Your task is to copy the lines between the line containing "Turn this picture" and the line containing "the bearing ring.", counting both of those lines, and to emit nothing more.

# start of The records

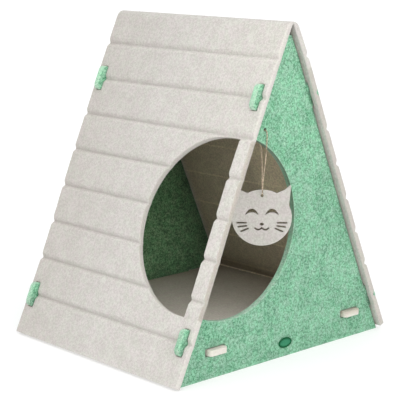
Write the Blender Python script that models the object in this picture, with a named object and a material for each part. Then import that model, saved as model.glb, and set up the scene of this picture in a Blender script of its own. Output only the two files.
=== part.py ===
"""Felt cat cave: a folded felt roof on two felt gables, with a raised floor and a hanging cat head.

Metres, +Z up. X runs across the house, -Y is the front, and the origin is on the ground under the
middle of the house. The roof is one sheet folded at the ridge. Its section is drawn from the
distance "down" along a slope, from the ridge to the foot, and the distance "out" from the straight
outer face of that slope.
"""
import math

import bmesh
import bpy
from mathutils import Matrix, Vector

# Felt
FELT = 0.009              # thickness of every stiff panel
SNUG = 0.0004             # gap between panels that touch
EDGE_GAP = 0.0010         # gap between a gable's raking edge and the roof

# Roof
APEX_HEIGHT = 0.519       # where the two straight outer faces would meet
HALF_ANGLE = math.radians(23.69)
RIDGE_DROP = 0.01785      # from that sharp apex down to the start of the first plank
PLANK = 0.060             # groove to groove
PLANKS = 9
FOOT_LEFT = 0.544         # length of each slope, the sheet is folded a little off its middle
FOOT_RIGHT = 0.539
HOUSE_DEPTH = 0.375
RIDGE_RADIUS = 0.0144     # outside of the fold
CREASE_RADIUS = 0.0019    # inside of the fold
GROOVE_WIDTH = 0.0130
GROOVE_DEPTH = 0.0048
# How far each groove stands out from the straight slope, in metres.
#         left     right
BOW = [(0.0000,  0.0000),
       (0.0008,  0.0018),
       (0.0009,  0.0010),
       (0.0012,  0.0000),
       (0.0012, -0.0004),
       (0.0002, -0.0006),
       (-0.0014, -0.0008),
       (-0.0024, -0.0006),
       (-0.0015, -0.0004),
       (0.0000,  0.0004)]

# Gables
SETBACK = 0.0095          # gable face behind the roof's front or back edge
GABLE_TOP = 0.4780        # the gable's flat tip
TAB_GROOVES = (2, 8)      # the tabs are centred on these grooves
TAB_LENGTH = 0.0385
TAB_OUT = 0.0090          # how far a tab stands out of the roof
TAB_ROUND = 0.0080
SLOT_SIDE_PLAY = 0.0009   # slot wider than the tab, each side
SLOT_END_PLAY = 0.0006
SLOT_CORNER = 0.0008

CUT_PAST = 0.0100         # how far a cutter runs past the felt, on each side

# One round opening wraps the front left edge: a circle in the slope, and one in the front gable
OPENING_RADIUS = 0.1316
SIDE_HOLE_DOWN = 0.314    # circle's centre, down the left slope
SIDE_HOLE_IN = 0.0399     # and back from the roof's front edge
STRIP_TOP = 0.0238        # felt left standing along the roof's front edge, above and below
STRIP_FOOT = 0.0285
DOOR_X = -0.1130
DOOR_Z = 0.2114
ROUND_STEPS = 96

# Floor
FLOOR_TOP = 0.0445
FLOOR_TAB_X = 0.1443       # tab centres, each side of FLOOR_TAB_SHIFT
FLOOR_TAB_SHIFT = 0.0033
FLOOR_TAB_WIDTH = 0.0342
FLOOR_TAB_OUT = 0.0086
FLOOR_TAB_ROUND = 0.0050
FLOOR_SLOT_END_PLAY = 0.0024
FLOOR_SLOT_PLAY = 0.0008

# Pendant, drawn from its twine hole
HANG_X = -0.0452
HANG_Z = 0.2505
TWINE_HOLE_Z = 0.3465
TWINE_HOLE_RADIUS = 0.0020
PENDANT_TURN = math.radians(-43.2)
PENDANT_THICK = 0.003
HEAD_HALF_WIDTH = 0.0432
HEAD_HALF_HEIGHT = 0.0411
HEAD_DROP = 0.0325        # head centre below the hole
PENDANT_HOLE_RADIUS = 0.0022
EAR_BASE_IN = math.radians(61.0)
EAR_BASE_OUT = math.radians(26.0)
EAR_TIP = (0.0418, 0.0160)
EAR_TIP_ROUND = 0.0012
LINE_WIDTH = 0.0017       # whiskers and mouth

# Twine
TWINE_RADIUS = 0.00085
TWINE_FRONT_GAP = 0.0034  # how far its front strand stands off the gable, over the doorway's rim
TWINE_SIDE_STEP = 0.0018  # how far its back strand hangs to the side of the front one
TWINE_BEND = 0.0035       # radius of its bends at the two holes
TWINE_STEP = 0.0027

# Badge
BADGE_X = 0.0022
BADGE_Z = 0.0217
BADGE_HALF_WIDTH = 0.0137
BADGE_HALF_HEIGHT = 0.0078
BADGE_THICK = 0.0012
BADGE_RIM = 0.0011
BADGE_RIM_OUT = 0.0004

LEFT, RIGHT = -1, 1
HALF_DEPTH = HOUSE_DEPTH / 2
GABLE_FACE = HALF_DEPTH - SETBACK
GABLE_MIDDLE = GABLE_FACE - FELT / 2


# ---------------------------------------------------------------- helpers

def clear_scene():
    for obj in list(bpy.data.objects):
        bpy.data.objects.remove(obj, do_unlink=True)


def material(name, colour, roughness):
    """A matt finish for one sub-part."""
    mat = bpy.data.materials.new(name)
    mat.use_nodes = True
    shader = mat.node_tree.nodes["Principled BSDF"]
    shader.inputs["Base Color"].default_value = (*colour, 1.0)
    shader.inputs["Roughness"].default_value = roughness
    shader.inputs["Metallic"].default_value = 0.0
    return mat


def add_object(name, bm, mat):
    """Turn a finished bmesh into a named object."""
    bmesh.ops.recalc_face_normals(bm, faces=bm.faces)
    mesh = bpy.data.meshes.new(name)
    bm.to_mesh(mesh)
    bm.free()
    obj = bpy.data.objects.new(name, mesh)
    bpy.context.scene.collection.objects.link(obj)
    if mat:
        mesh.materials.append(mat)
    return obj


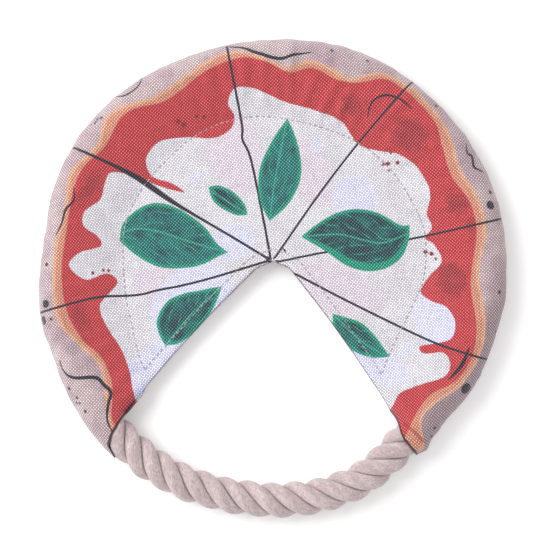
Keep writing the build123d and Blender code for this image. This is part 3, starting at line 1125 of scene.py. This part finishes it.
def seam_lines():
    """The three seams in plan, as fine runs of points."""
    lines = {}
    ends = []
    for name, line, side in (("left_edge", LEFT_LINE, 1), ("right_edge", RIGHT_LINE, -1)):
        seam = inset_line(line, side)
        radius = np.hypot(seam[:, 0], seam[:, 1])
        around = np.degrees(np.arctan2(seam[:, 1], seam[:, 0]))
        outside = radius > SEAM + seam_shift(around)
        last = np.argmax(outside)
        lines[name] = seam[:last + 1]
        ends.append(around[last])
    around = np.linspace(ends[1], ends[0] % 360, 500)
    lines["rim"] = polar(around, SEAM + seam_shift(around))
    return lines


def stitch_rings(line, run, middle, side):
    """Rings of points along one stitch, which dips into the canvas at both ends."""
    half = STITCH_LENGTH / 2 * rng.uniform(0.9, 1.05)
    plan = read_line(line, run, middle + np.linspace(-half, half, STITCH_STEPS))
    x, y = unit(plan[-1] - plan[0])
    across = np.array([-y, x])
    plan = plan + across * rng.uniform(-0.1, 0.1)
    share = np.linspace(-1, 1, STITCH_STEPS)
    rise = WEB_HALF - SUNK + ARCH * (1 - share**4) - DIP * np.abs(share)**8
    thick = THREAD * np.sqrt(np.clip(1.02 - share**6, 0.05, 1))
    turn = np.linspace(0, 2 * np.pi, THREAD_SIDES, endpoint=False)
    ring = np.zeros((STITCH_STEPS, THREAD_SIDES, 3))
    ring[..., :2] = plan[:, None] + (thick[:, None] * np.cos(turn))[..., None] * across
    ring[..., 2] = MID + side * (rise[:, None] + thick[:, None] * np.sin(turn))
    return ring.reshape(-1, 3)


def make_stitches(name, line, upper, material):
    """One row of stitches on the upper or the under side."""
    run = arc_length(line)
    count = int(run[-1] / STITCH_PITCH)
    middles = (np.arange(count) + 0.5) * run[-1] / count
    points = [stitch_rings(line, run, middle, 1 if upper else -1) for middle in middles]
    cap = np.arange(THREAD_SIDES)
    stitch = grid_faces(STITCH_STEPS, THREAD_SIDES, closed=True).tolist()
    stitch += [cap[::-1].tolist(), (cap + (STITCH_STEPS - 1) * THREAD_SIDES).tolist()]
    bases = np.arange(count) * STITCH_STEPS * THREAD_SIDES
    faces = [np.array(face)[::1 if upper else -1] + base for base in bases for face in stitch]
    side = "front_" if upper else "back_"
    piece = new_piece(side + name + "_thread", np.vstack(points), faces, material)
    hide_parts(side + name + "_stitches")


def sewing_thread():
    g = Graph("sewing_thread")
    place = g.place()
    tone = g.noise(place, 90.0, 2.0)
    colour = g.blend(g.ramp(tone, 0.4, 0.6), THREAD_DARK, THREAD_PALE)
    return g.finish(colour, 0.7, g.noise(place, 3200.0, 2.0), 0.05, sheen=0.2)


# --- Hidden pieces

FELT_DARK, FELT_PALE = (0.70, 0.69, 0.66), (0.80, 0.79, 0.77)
TAPE_DARK, TAPE_PALE = (0.74, 0.72, 0.66), (0.84, 0.82, 0.76)
TAPE_HALF = 15.0  # half the length that the tape covers
TAPE_TURNS = 5
TAPE_ROWS, TAPE_COLUMNS = 61, 48
TAPE_THICKNESS = 0.1


def felt():
    g = Graph("felt")
    hair = g.noise(g.place(), 900.0, 4.0, 0.7)
    colour = g.blend(g.ramp(hair, 0.35, 0.65), FELT_DARK, FELT_PALE)
    return g.finish(colour, 0.95, hair, 0.2, sheen=0.4)


def make_wrap(line, material):
    """Tape wound round the rope's butt joint, over both ends of the rope."""
    run = arc_length(line)
    at = np.linspace(-TAPE_HALF, TAPE_HALF, TAPE_ROWS)
    point = read_line(line, run, np.mod(at, run[-1]))
    tangent = unit(np.gradient(point, axis=0))
    turn = np.linspace(0, 2 * np.pi, TAPE_COLUMNS, endpoint=False)
    turns = at[:, None] / (2 * TAPE_HALF) * TAPE_TURNS + turn / (2 * np.pi)
    radius = ROPE_CREST + TAPE_THICKNESS * np.mod(turns, 1.0)
    ring = tube_round(point, tangent, radius, turn)
    faces = grid_faces(TAPE_ROWS, TAPE_COLUMNS, closed=True, flip=True)
    piece = new_piece("joint_tape", ring.reshape(-1, 3), faces, material)
    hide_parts("rope_joint_wrap")


def wrap_tape():
    g = Graph("wrap_tape")
    crease = g.noise(g.place(), 400.0, 3.0)
    colour = g.blend(crease, TAPE_DARK, TAPE_PALE)
    return g.finish(colour, 0.6, crease, 0.1)


# --- Camera, floor and light

VIEW_WIDTH = 279.4  # of the floor that the camera sees
CAMERA_HEIGHT = 2200.0
CAMERA_SHIFT = (2.03, 0.35)  # the picture's centre from the ring's
FLOOR_REACH = 2500.0
FLOOR_DARK, FLOOR_PALE = 0.95, 0.97
FLOOR_GLOW = 0.10  # a light table: keeps the shadows faint
KEY_PLACE = (-1.36, 0.72, 1.5)  # in metres, as are the light's other values
KEY_SIZE = 1.6
KEY_POWER = 34.0
SKY = 0.84


def make_camera():
    data = bpy.data.cameras.new("camera")
    data.sensor_width = 36.0
    data.lens = data.sensor_width * (CAMERA_HEIGHT - MID) / VIEW_WIDTH
    data.clip_start = 0.05
    data.clip_end = 20.0
    camera = new_object("camera", data)
    camera.location = (CAMERA_SHIFT[0] * MM, CAMERA_SHIFT[1] * MM, CAMERA_HEIGHT * MM)
    bpy.context.scene.camera = camera


def make_floor():
    g = Graph("floor")
    grain = g.noise(g.place(), 40.0, 2.0)
    colour = g.blend(grain, (FLOOR_DARK,) * 3, (FLOOR_PALE,) * 3)
    corners = np.array([(-1, -1, 0), (1, -1, 0), (1, 1, 0), (-1, 1, 0)]) * FLOOR_REACH
    mesh = new_mesh("floor", corners, [(0, 1, 2, 3)])
    mesh.materials.append(g.finish(colour, 0.9, grain, 0.0, sheen=0.0, specular=0.1,
                                   glow=FLOOR_GLOW))
    new_object("floor", mesh)


def make_light():
    """One broad soft lamp at the upper left, and an even white sky."""
    data = bpy.data.lights.new("key", "AREA")
    data.shape = "DISK"
    data.size = KEY_SIZE
    data.energy = KEY_POWER
    lamp = new_object("key", data)
    lamp.location = KEY_PLACE
    lamp.rotation_mode = "QUATERNION"
    lamp.rotation_quaternion = (-Vector(KEY_PLACE)).to_track_quat("-Z", "Y")
    world = bpy.data.worlds.new("world")
    world.use_nodes = True
    background = world.node_tree.nodes["Background"]
    background.inputs["Color"].default_value = (1.0, 1.0, 1.0, 1)
    background.inputs["Strength"].default_value = SKY
    bpy.context.scene.world = world
    bpy.context.scene.view_settings.view_transform = "Standard"


# --- The whole ring

make_camera()
rope_line = rope_route()
make_rope(rope_line, cotton_rope())
make_wrap(rope_line, wrap_tape())

front, front_flat = make_panel("front_canvas", True, printed_canvas())
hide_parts("front_panel")
add_print(front, front_flat)
back, _ = make_panel("back_canvas", False, plain_canvas())
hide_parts("back_panel")

thread = sewing_thread()
for seam_name, seam_line in seam_lines().items():
    for is_upper in (True, False):
        make_stitches(seam_name, seam_line, is_upper, thread)

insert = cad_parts["core_insert"]
insert.data.materials.clear()
insert.data.materials.append(felt())

make_floor()
make_light()
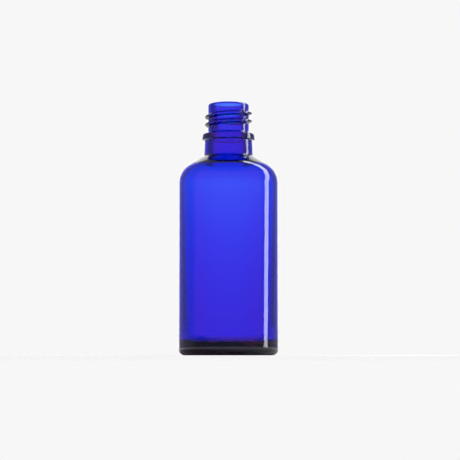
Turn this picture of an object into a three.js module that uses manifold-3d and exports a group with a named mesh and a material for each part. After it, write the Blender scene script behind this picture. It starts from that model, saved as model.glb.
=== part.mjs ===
// Screw-neck glass bottle for an atomiser: one moulded piece of cobalt-blue glass.
// Millimetres, +Z up, origin at the bottom centre of the bearing ring.

import * as THREE from 'three';
import { mergeVertices } from 'three/addons/utils/BufferGeometryUtils.js';
import Module from 'manifold-3d';

const wasm = await Module();
wasm.setup();

// ---- Driving dimensions ----

// Body
const bodyDiameter = 37.7;
const shoulderStart = 65.25;      // height where the straight wall ends
const heelRadius = 2.4;           // rounding between the wall and the bearing ring
const pushUpDiameter = 25.0;      // inner edge of the flat bearing ring
const pushUpHeight = 1.6;         // how far the base is domed inward

// Shoulder
const shoulderRadius = 8.4;       // arc that turns the wall inward
const shoulderSlope = 29.5;       // degrees above horizontal where the arc ends
const neckFillet = 2.0;           // hollow rounding from the shoulder into the neck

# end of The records

- _Task response_:
Turn this picture of an object into a three.js module that uses manifold-3d and exports a group with a named mesh and a material for each part. After it, write the Blender scene script behind this picture. It starts from that model, saved as model.glb.
=== part.mjs ===
// Screw-neck glass bottle for an atomiser: one moulded piece of cobalt-blue glass.
// Millimetres, +Z up, origin at the bottom centre of the bearing ring.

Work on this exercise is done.